O conselho da escola informou que havia obtido o consentimento dos alunos para o tratamento dos dados pessoais para o objetivo estabelecido. O argumento, no entanto, não sensibilizou a Autoridade Supervisora. Segundo um dos advogados que participou do processo, o conselho não poderia utilizar o consentimento como fundamento de licitude neste caso porque os alunos estão em uma posição de dependência do conselho.

A Autoridade Supervisora, em sua decisão, informou ter descoberto que o reconhecimento facial significava vigilância de câmera dos alunos em seu ambiente cotidiano. Isto ocasionaria verdadeira intromissão em sua integridade, já que o controle de presença pode ser feito de outras formas que violam menos a privacidade do que o reconhecimento facial.

O que se pode aprender desta situação?

Em primeiro lugar, é necessário que o responsável pelo tratamento (ou controlador, conforme a LGPD) saiba que o consentimento não é o primeiro nem o único fundamento de licitude para suas atividades. A despeito do consentimento aparecer em primeiro lugar na legislação, ele não é necessariamente a primeira opção. O responsável pelo tratamento deve analisar em detalhes o tratamento que pretende realizar e definir claramente o que dará sustentação legal àquilo que pretende fazer.

Em segundo lugar, é importante destacar que apenas a obtenção do consentimento não garante a licitude do tratamento, mesmo que o consentimento seja “uma manifestação de vontade, livre, específica, informada e explícita, pela qual o titular dos dados aceita, mediante declaração ou ato positivo inequívoco, que os dados pessoais que lhe dizem respeito sejam objeto de tratamento” – como traz o nº 11 do art. 4º do RGPD. Ou seja, o consentimento não pode ser em absoluto utilizado quando há uma notória desigualdade entre as partes, ou seja, entre titular e responsável pelo tratamento.

É o caso claro de relações de trabalho, em que o tratamento de dados dos colaboradores não pode ser fundamentado no consentimento, e, neste caso, de relações entre estudantes e professores.
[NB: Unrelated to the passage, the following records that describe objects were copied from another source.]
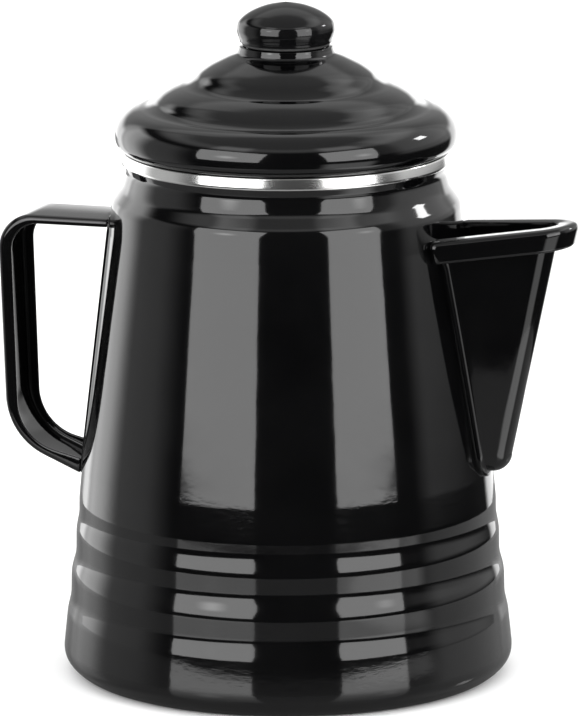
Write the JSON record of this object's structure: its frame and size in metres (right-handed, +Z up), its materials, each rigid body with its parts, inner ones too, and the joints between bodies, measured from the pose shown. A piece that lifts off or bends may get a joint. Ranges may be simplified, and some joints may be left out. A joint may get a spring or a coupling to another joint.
{
  "type": "coffee percolator",
  "caption": "Enamelled stove-top coffee percolator: stepped tapering pot, welded V spout, strap handle, ringed domed lid with knob, lift-out pump and basket.",
  "frame": {"origin": "centre of the flat bottom, on the pot's axis, where the pot meets the surface it stands on", "axes": "+Z up along the pot's axis, +X towards the tip of the spout, -X towards the handle, +Y to the left of someone who looks along +X"},
  "size_m": [0.2111, 0.16, 0.2406],
  "materials": {
    "black_enamel": "gloss black glass enamel on steel",
    "polished_rim": "polished stainless steel",
    "satin_steel": "satin stainless steel",
    "knob_black": "gloss black heat-proof plastic",
    "seal_black": "matt black silicone"
  },
  "bodies": {
    "pot": {"pot_wall": "black_enamel", "pot_bottom": "black_enamel", "rim_band": "polished_rim", "spout": "black_enamel", "handle_strap": "black_enamel", "handle_back_strip": "black_enamel"},
    "lid": {"lid_shell": "black_enamel", "lid_skirt": "satin_steel"},
    "knob": {"knob": "knob_black", "knob_seal": "seal_black"},
    "pump": {"pump_foot": "satin_steel", "riser_tube": "satin_steel", "basket_stop": "satin_steel"},
    "basket": {"basket_cup": "satin_steel", "basket_sleeve": "satin_steel"},
    "spreader": {"spreader_plate": "satin_steel"}
  },
  "joints": [
    {"name": "lid_lift", "type": "slide", "parent": "pot", "child": "lid", "axis": [0, 0, 1], "range_m": [0, 0.42]},
    {"name": "pump_lift", "type": "slide", "parent": "pot", "child": "pump", "axis": [0, 0, 1], "range_m": [0, 0.2101]},
    {"name": "basket_lift", "type": "slide", "parent": "pump", "child": "basket", "axis": [0, 0, 1], "range_m": [0, 0.1177]},
    {"name": "spreader_lift", "type": "slide", "parent": "basket", "child": "spreader", "axis": [0, 0, 1], "range_m": [0, 0.0421]},
    {"name": "knob_twist", "type": "hinge", "parent": "lid", "child": "knob", "pos_m": [0, 0, 0.2266], "axis": [0, 0, 1], "range_deg": [0, 90]}
  ],
  "couplings": [
    {"joint": "pump_lift", "follows": "lid_lift", "ratio": 0.5},
    {"joint": "basket_lift", "follows": "lid_lift", "ratio": 0.28},
    {"joint": "spreader_lift", "follows": "lid_lift", "ratio": 0.1}
  ]
}
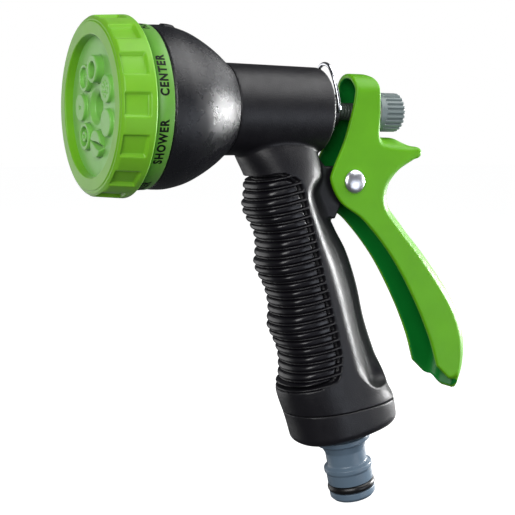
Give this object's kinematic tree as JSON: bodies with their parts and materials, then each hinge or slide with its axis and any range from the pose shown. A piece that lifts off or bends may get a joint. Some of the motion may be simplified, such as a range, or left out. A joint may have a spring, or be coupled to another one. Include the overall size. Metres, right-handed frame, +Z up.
{
  "type": "hose spray nozzle",
  "caption": "Pistol-grip garden hose nozzle with a turning multi-pattern spray dial, rear squeeze lever, flow knob, wire bail and click-on hose nipple.",
  "frame": {"origin": "centre of the hose inlet's end face, at the foot of the handle", "axes": "-X is the way the water leaves, along the barrel; +Z up; +Y across the nozzle; the handle's axis leans 12.71 degrees from Z in the XZ plane"},
  "size_m": [0.1499, 0.06, 0.175],
  "materials": {
    "body_black": "fine-grained satin moulding",
    "grip_rubber": "glossy moulded ribs",
    "seal_rubber": "satin",
    "dial_green": "satin gloss",
    "label_green": "satin gloss with printed words",
    "face_green": "satin gloss",
    "lever_green": "gloss",
    "adapter_grey": "satin gloss",
    "knob_grey": "satin",
    "acetal": "satin",
    "chrome": "polished",
    "steel": "turned",
    "brass": "turned"
  },
  "bodies": {
    "body": {"bell_housing": "body_black", "main_body": "body_black", "grip_pad": "grip_rubber", "grip_end_collar": "body_black", "manifold_plate": "body_black", "outlet_seal": "seal_rubber", "outlet_seal_spring": "steel", "detent_ball": "steel", "detent_spring": "steel", "outlet_duct": "acetal", "hose_adapter": "adapter_grey", "adapter_seal_ring": "seal_rubber", "spigot_seal_ring": "seal_rubber", "inlet_filter": "steel", "water_tube": "acetal", "valve_seat": "acetal", "seat_seal_ring": "seal_rubber", "return_spring": "steel", "rear_cap": "body_black", "stem_seal_ring": "seal_rubber", "gland_nut": "body_black", "lever_rivet": "chrome", "dial_screw": "steel", "screw_washer": "steel"},
    "dial": {"dial_grip_ring": "dial_green", "label_ring": "label_green", "spray_plate": "face_green", "jet_insert": "face_green", "shower_insert": "face_green", "cone_insert": "face_green", "fan_insert": "face_green", "dial_gasket": "seal_rubber", "dial_back_plate": "acetal"},
    "lever": {"lever": "lever_green"},
    "stem": {"valve_stem": "steel", "poppet": "acetal", "poppet_seal": "seal_rubber"},
    "thrust_washer": {"thrust_washer": "acetal"},
    "knob": {"flow_knob": "knob_grey", "knob_insert": "brass"},
    "lock_wire": {"lock_wire": "chrome"}
  },
  "joints": [
    {"name": "dial_turn", "type": "hinge", "parent": "body", "child": "dial", "pos_m": [-0.10415, 0, 0.14333], "axis": [1, 0, 0], "continuous": true},
    {"name": "lever_squeeze", "type": "hinge", "parent": "body", "child": "lever", "pos_m": [-0.00625, 0, 0.11813], "axis": [0, 1, 0], "range_deg": [0, 9.5], "stiffness_Nm_per_rad": 1, "springref_deg": -5.73},
    {"name": "stem_slide", "type": "slide", "parent": "body", "child": "stem", "axis": [1, 0, 0], "range_m": [0, 0.0049], "deforming": ["return_spring"]},
    {"name": "knob_advance", "type": "slide", "parent": "stem", "child": "thrust_washer", "axis": [1, 0, 0], "range_m": [0, 0.0025]},
    {"name": "knob_turn", "type": "hinge", "parent": "thrust_washer", "child": "knob", "pos_m": [0.00595, 0, 0.14333], "axis": [1, 0, 0], "range_deg": [0, 730]},
    {"name": "wire_swing", "type": "hinge", "parent": "body", "child": "lock_wire", "pos_m": [-0.01295, 0, 0.14333], "axis": [0, 1, 0], "range_deg": [0, 30]}
  ],
  "couplings": [
    {"joint": "stem_slide", "follows": "lever_squeeze", "m_per_rad": 0.0295},
    {"joint": "knob_turn", "follows": "knob_advance", "rad_per_m": 5026.6}
  ]
}
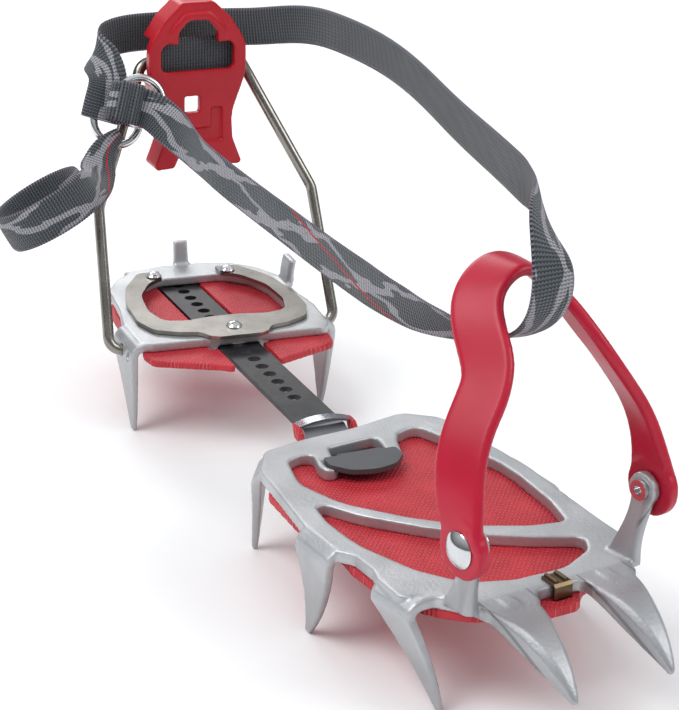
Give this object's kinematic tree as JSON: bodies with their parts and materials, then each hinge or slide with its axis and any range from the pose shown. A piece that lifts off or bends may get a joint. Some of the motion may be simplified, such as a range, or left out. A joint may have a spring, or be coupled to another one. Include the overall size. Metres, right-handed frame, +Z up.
{
  "type": "strap-on crampon",
  "caption": "Hiking crampon with toe and heel sections on a linking bar, plastic toe bail, wire heel bail with lever, buckled webbing strap and red snow plates.",
  "frame": {"origin": "on the plane of the tips of the downward points, below the middle of the T slot that carries the linking bar", "axes": "+X to the toe, +Y to the wearer's left, +Z up away from the points"},
  "size_m": [0.3463, 0.1377, 0.1585],
  "materials": {
    "cast_frame": "satin cast",
    "snow_plate": "moulded twill grain",
    "keeper_steel": "brushed",
    "clip_bronze": "dark bronzed",
    "bail_plastic": "semi gloss",
    "rivet_chrome": "polished",
    "bar_steel": "black oxide",
    "spring_steel": "brushed stainless",
    "bail_wire": "drawn stainless wire",
    "lever_plastic": "semi gloss",
    "webbing": "woven flat webbing",
    "ring_chrome": "polished"
  },
  "bodies": {
    "toe_section": {"toe_frame": "cast_frame", "toe_plate": "snow_plate", "plate_keeper": "keeper_steel", "front_clip": "clip_bronze", "bail_rivets": "rivet_chrome"},
    "bar": {"linking_bar": "bar_steel"},
    "heel_section": {"heel_frame": "cast_frame", "heel_plate": "snow_plate", "plate_rivets": "rivet_chrome"},
    "lock": {"spring_plate": "spring_steel", "lock_pin": "rivet_chrome"},
    "wire_bail": {"heel_bail": "bail_wire"},
    "lever": {"heel_lever": "lever_plastic", "strap_slot": "webbing"},
    "strap": {"strap_long": "webbing", "strap_patch": "webbing", "strap_tail": "webbing"},
    "buckle_ring_upper": {"ring_upper": "ring_chrome"},
    "buckle_ring_lower": {"ring_lower": "ring_chrome"},
    "toe_hoop": {"toe_bail": "bail_plastic"}
  },
  "joints": [
    {"name": "bar_rock", "type": "hinge", "parent": "toe_section", "child": "bar", "pos_m": [0.00793, -0.00102, 0.0351], "axis": [0.1271, 0.9919, 0], "range_deg": [-1.5, 1.5]},
    {"name": "heel_slide", "type": "slide", "parent": "bar", "child": "heel_section", "axis": [0.9919, -0.1271, 0], "range_m": [-0.008, 0.008]},
    {"name": "lock_lift", "type": "hinge", "parent": "heel_section", "child": "lock", "pos_m": [-0.17627, 0.02738, 0.0391], "axis": [-0.2011, -0.9796, 0], "range_deg": [0, 3], "stiffness_Nm_per_rad": 3},
    {"name": "wire_swing", "type": "hinge", "parent": "heel_section", "child": "wire_bail", "pos_m": [-0.12458, 0.01596, 0.0318], "axis": [0.1271, 0.9919, 0], "range_deg": [-2, 4]},
    {"name": "lever_flip", "type": "hinge", "parent": "wire_bail", "child": "lever", "pos_m": [-0.16351, 0.02094, 0.13403], "axis": [0.1271, 0.9919, 0], "range_deg": [-5, 40]},
    {"name": "strap_level", "type": "hinge", "parent": "wire_bail", "child": "strap", "pos_m": [-0.16351, 0.02094, 0.13403], "axis": [0.1271, 0.9919, 0], "range_deg": [-4, 2]},
    {"name": "toe_bail_swing", "type": "hinge", "parent": "toe_section", "child": "toe_hoop", "pos_m": [0.1116, 0.0031, 0.0586], "axis": [-0.0993, 0.9951, 0], "range_deg": [-2.95, 5.9]},
    {"name": "ring_upper_turn", "type": "hinge", "parent": "strap", "child": "buckle_ring_upper", "pos_m": [-0.14875, -0.00776, 0.1238], "axis": [0.926, -0.1186, 0.3584], "continuous": true},
    {"name": "ring_lower_turn", "type": "hinge", "parent": "strap", "child": "buckle_ring_lower", "pos_m": [-0.15458, -0.01518, 0.11519], "axis": [0.926, -0.1186, 0.3584], "continuous": true}
  ],
  "couplings": [
    {"joint": "strap_level", "follows": "wire_swing", "ratio": -1},
    {"joint": "toe_bail_swing", "follows": "wire_swing", "ratio": 1.47}
  ]
}
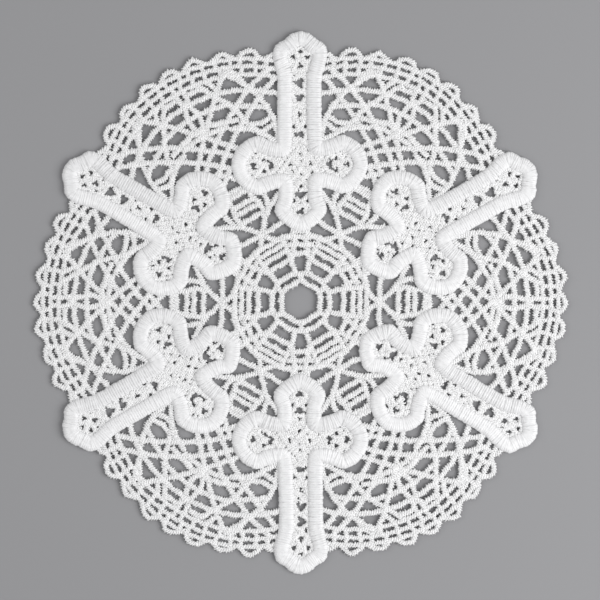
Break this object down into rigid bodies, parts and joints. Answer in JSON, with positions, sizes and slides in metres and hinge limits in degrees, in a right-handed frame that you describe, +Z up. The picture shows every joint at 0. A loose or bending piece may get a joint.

Isto, aliás, é claro no Considerando 43 do RGPD, que diz explicitamente que o consentimento “não deverá constituir fundamento jurídico válido para o tratamento de dados pessoais em casos específicos em que exista um desequilíbrio manifesto entre o titular dos dados e o responsável pelo seu tratamento, nomeadamente quando o responsável pelo tratamento é uma autoridade pública pelo que é improvável que o consentimento tenha sido dado de livre vontade em todas as circunstâncias associadas à situação específica em causa”.

Em terceiro lugar, é importante destacar as ideias de privacy by design e privacy by default. A privacidade deve ser protegida antes mesmo de qualquer projeto ver a luz do dia, e esta mentalidade deve ser um padrão para quem os desenvolve. A despeito da escola ter indicado que estava ainda “em fase de testes”, parece explícito, pelas informações divulgadas, que quem criou o projeto não levou em consideração tais princípios, o que acabou por resultar na multa. Além disso, como destacado na decisão, o RGPD não faz distinção entre projetos-piloto e projetos em curso, o que faz com que todos os pré-requisitos de proteção da privacidade sejam aplicados a qualquer momento – literalmente desde a concepção.

Para proteger os dados pessoais não basta, portanto, que o responsável pelo tratamento busque o consentimento do titular dos dados, acreditando que assim estará tudo bem. Outros elementos estão presentes na análise de risco e devem ser também considerados, especialmente quando são utilizadas tecnologias – como o reconhecimento facial – que trazem embutidos em si mesmas riscos consideráveis à privacidade das pessoas. Mais que isto, vale destacar que a proteção de dados engloba um conjunto de instruções e não apenas uma ou outra permissão aqui ou ali. Acreditar que o consentimento é suficiente configura-se não apenas como um desconhecimento em relação à legislação, mas eventualmente em erros que poderão gerar prejuízos financeiros à empresa ou instituição envolvida.